LAKELAND, FL - I was really surprised to hear from my new trainer less than 24 hours after my last one dropped me in Ohio, and even more surprised that it was a woman. Melissa came in all tight jeans and feathered bangs, straight out of the 80s. I got on the truck that evening, we picked up a load in Toledo and rushed down to Miami, where it had to be on Friday morning. In the course of that rushed 30-hour stretch during which the truck never really stopped moving, I learned a lot of things about my new trainer. For instance, the man she calls her "husband" is really her long-distance boyfriend, even though she's still married to someone else and so is he. Also, that her stalker ex-boyfriend likes to text message her with marriage proposals. That she will curse out other truck drivers, then get on the CB and be sweet as pie to them. Also, that she has no teeth, which is helpful to her anorexia.

Just when I was starting to adore her trashy awesomeness (or maybe her awesome trashiness), we arrived in Miami. I'd never been to Florida before, and the rest of the state really did not impress me, but there was something about Miami that enchanted me instantly - something about the security guards with Haitian accents, and the fresh fruit and Cuban desserts on the roach coach that pulled up to the dock where we were waiting to unload the trailer, the brightness and glitter of early morning shining with this delicious cultural twist. After too much time in the monotone of the Midwest, it was the perfect city flavor to land on my tongue.

And just as I was relishing the taste of Miami morning, Melissa set in with a long and involved tirade about how this part of her home state is now full of black and Hispanic people, and how much she hates both, complete with long and bone-chillingly racist reasons why. It was then that I noticed the small confederate flag sticker on her CB radio. Oy.

I've kept my mouth shut so far. Except for the awful, blatant racism, I like her a lot. We get along. She's a good driver, and a good teacher - at least for me, it seems. My last trainer was a good driver too, as well as a licensed mechanic, and he was constantly appalled at all the things I didn't know about how trucks and other vehicles function, and tried to make me feel bad for not knowing things I don't know, which is bullshit. Melissa, on the other hand, breaks things down into terms I understand. And her truck is a lot easier to handle and shift than the last one I was on, though technically it's a lot older and crappier. I'm going to chalk that one up to female energy.

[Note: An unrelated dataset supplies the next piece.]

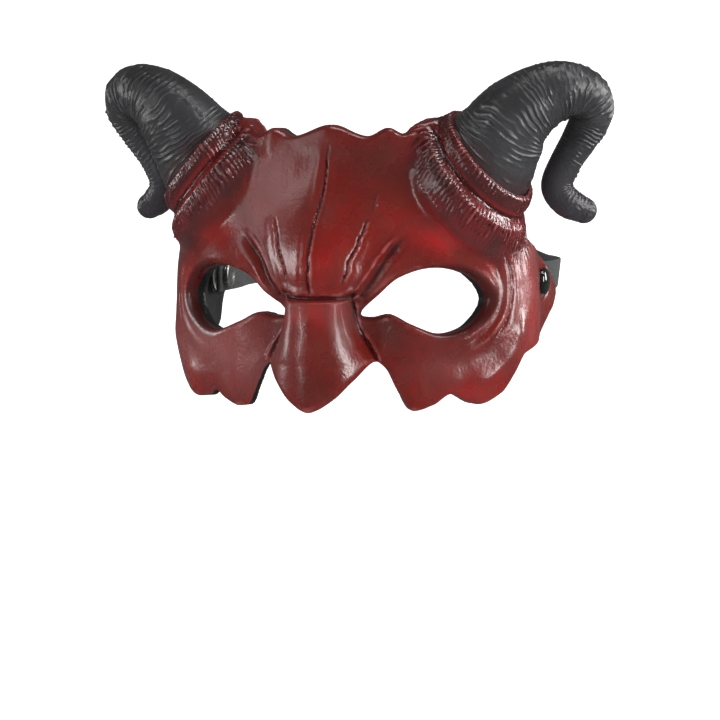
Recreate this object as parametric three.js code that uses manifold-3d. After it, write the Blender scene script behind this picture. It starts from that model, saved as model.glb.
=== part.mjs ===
// Curl-horned half mask: a moulded foam devil face with two curled horns and an elastic strap.
// Millimetres, +Z up. The face looks along -Y and its origin lies midway between the two strap
// rivets. "right" is the +X side and "left" the -X side. Angles round the face are in degrees from
// the middle of the face (-Y) towards either side.
import * as THREE from 'three';
import { mergeVertices } from 'three/addons/utils/BufferGeometryUtils.js';
import Module from 'manifold-3d';

const wasm = await Module();
wasm.setup();

// ---------------------------------------------------------------- driving dimensions
const GAP = 0.3; // glue line or running clearance between neighbouring pieces
const SIDES = { left: -1, right: 1 };

// The face is a domed wall round a vertical axis through the origin.
const DOME = { radius: 82.5, middleZ: -12, height: 128.5 };
const CHEEKBONE = { angle: 60, spread: 20, height: 7.2 };
const CHEEK = { angle: 32, spread: 14, height: 4 };
const TEMPLE = { angle: 88, spread: 13, depth: 4.2 };
const END_FLARE = { from: 90, height: 2.4 };
const WALL = { face: 8.5, temple: 5.6, thinFrom: 60, thinTo: 85 };
const END_ANGLE = 104; // the wall ends behind the rivets
const MIDDLE_CROWDING = 1.35; // how much closer the wall's columns stand at the nose
const MESH = { columns: 56, rows: 12, eyePoints: 26, horn: 18, collar: 24, rivet: 16 };

// Scalloped outline of the wall: [angle, height] at each peak, notch and turn.
const TOP_EDGE = [
  [0, 69.4], [14.2, 64.6], [21.8, 68.1], [26.9, 65.5], [32, 69.4], [40, 72.5], [50, 66], [60, 46],
  [68, 21], [80, 16], [91, 12], [99, 3.5], [END_ANGLE, -2],
];
const BOTTOM_EDGE = [
  [0, -50.7], [4.9, -46.5], [10.4, -38.3], [16.8, -30.5], [20.1, -33.8], [23.4, -42.3], [28, -51.6],
  [34.6, -49], [39.2, -44.7], [48.5, -49.7], [56.5, -45.5], [61.1, -36.6], [64.5, -29.5], [88, -24.3],
  [99, -14], [END_ANGLE, -8],
];

// Eye opening, anticlockwise from its inner corner: [angle, height].
const EYE = [
  [12, -11], [17.8, -2], [23.5, 5], [32.5, 9.1], [42, 7.4], [48.5, 2.6], [51.2, -4.5], [48.6, -11.5],
  [42, -17], [35.5, -18.7], [27.4, -14.6], [21.3, -10.4], [16, -11.9],
];

const NOSE = { rootZ: -3, rootHalfAngle: 9.8, wingZ: -31, wingHalfAngle: 17.6, tipZ: -50 };
// The nose is flat fronted with steep sides at its root, and rounder towards the wings.
const NOSE_CROWN = { root: 5, wing: 1.9 };
const NOSE_FLARE = 1.8;
const NOSE_HEIGHT = { root: 15, tip: 22.5 };
const BROW = { z: 8, spreadZ: 24, spreadAngle: 12.7, height: 12.5 };
const INNER_SOCKET = { angle: 15, z: -17, spreadAngle: 9, spreadZ: 16, depth: 4 };
const TOP_LIP = { z: 70, spread: 12, height: 3.5 };

// Horn centre line on the +X side, from the seat in the collar to the tip, and the radius there.
const HORN = [
  { at: [65.4, -45.2, 55.9], radius: 21.8 },
  { at: [70.2, -47.2, 64.6], radius: 19.2 },
  { at: [76.5, -48.2, 73], radius: 16.8 },
  { at: [86, -45, 80.5], radius: 14.3 },
  { at: [96, -41, 84], radius: 12.3 },
  { at: [103.5, -35.5, 82], radius: 10.8 },
  { at: [106, -29.5, 74.5], radius: 9.2 },
  { at: [100.5, -27, 63.5], radius: 7.8 },
  { at: [93.8, -26.2, 52.5], radius: 6.9 },
  { at: [90.2, -25.3, 42.3], radius: 6.9 },
  { at: [94.5, -22.6, 35.8], radius: 6.8 },
  { at: [100.6, -18, 32.4], radius: 5.8 },
];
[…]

I asked me why she became a truck driver, and she told me the story of how she went to visit her grandfather in Wisconsin at the age of 8. He was a driver, and had an ancient cab-over truck. She sat in a lawn chair in the space generally reserved for a passenger seat and looked at the countryside they were passing through, so high up above everything, moving so fast. It was one of the big defining moments of her life. She told him then, "One day, Grandpa, I'm going to drive a truck just like you." He replied, "Over my dead body, you will." But he changed his mind once he saw her behind the wheel, she said.

One thing I really like is the difference I feel between walking into a truck stop or shipper's office with another woman rather than a man. With my last trainer, everyone assumed I was his wife or girlfriend, and always addressed him first, assuming he was in charge of the truck - which was true, obviously, but not for those reasons. I always felt self-conscious during those moments, and angry at the assumptions, but powerless against them since I am "just a student." With Melissa, it feels more like equal footing. Other drivers and the company's customers don't know which one of us to address first, and they get confused, and it's fantastic to see the looks on people's faces as they slowly realize that no, there are no men on that truck. Right now, I am spending my energy trying to somehow get past the racism so I can mine this woman for writing material.

She is taking home time this weekend, and I get to stay in a hotel. Unlike my last trainer, she will actually pick me back up after the weekend is over. The hotel is near our company terminal in the Tampa area. I considered renting a car or something and going exploring, but I've been on the road for nearly a month and nothing seems as wonderful as indulging as sleeping in a hotel bed and lounging by the pool for a couple days. Especially since my birthday is tomorrow.

Also, just as a note about how I've been living - I haven't had a shower, proper meal, or a chance to sleep longer than two hours at a stretch since Ohio. I am a dirty, hungry, and tired girl, yet what do I do first upon checking into my hotel room? I check my email and update my blog. Priorities are priorities, after all.

Tuesday, May 13, 2008

Stranded again

SPRINGFIELD, OH - Looks like I'll be in Ohio for the next few days. Bah. My trainer went on home time, and dropped me off here.

Here's what supposed to happen when a trainer goes on home time: s/he contacts the company, the company gets the student a hotel room as close as possible to the trainer's house, the trainer drops the student off and then picks her back up when the home time is done.

Knowing my trainer was going on home time, I assumed I'd be spending a few days in northern Michigan. Instead, he told me he never takes students home, and instead dropped me off at our Ohio terminal on his way home. Which means I get to sit here in the middle of Ohio, waiting for another trainer.

If the wait is as long as it was in Fontana, I'll be here for a while. Oy. I'm not a happy girl right now. But at least I get a real bed to sleep in, and an Internet connection, and a roommate who seems pretty cool. So it could be worse?

I wish he'd dropped me off a terminal that's near people I know. SoCal would have been fine, or Atlanta, or Portland. Instead I'm in Ohio. Anyone reading this live in Ohio? Want to come entertain me?

Oh, and my birthday is in four days. Chances are, I'll be spending it in a hotel room. Bah.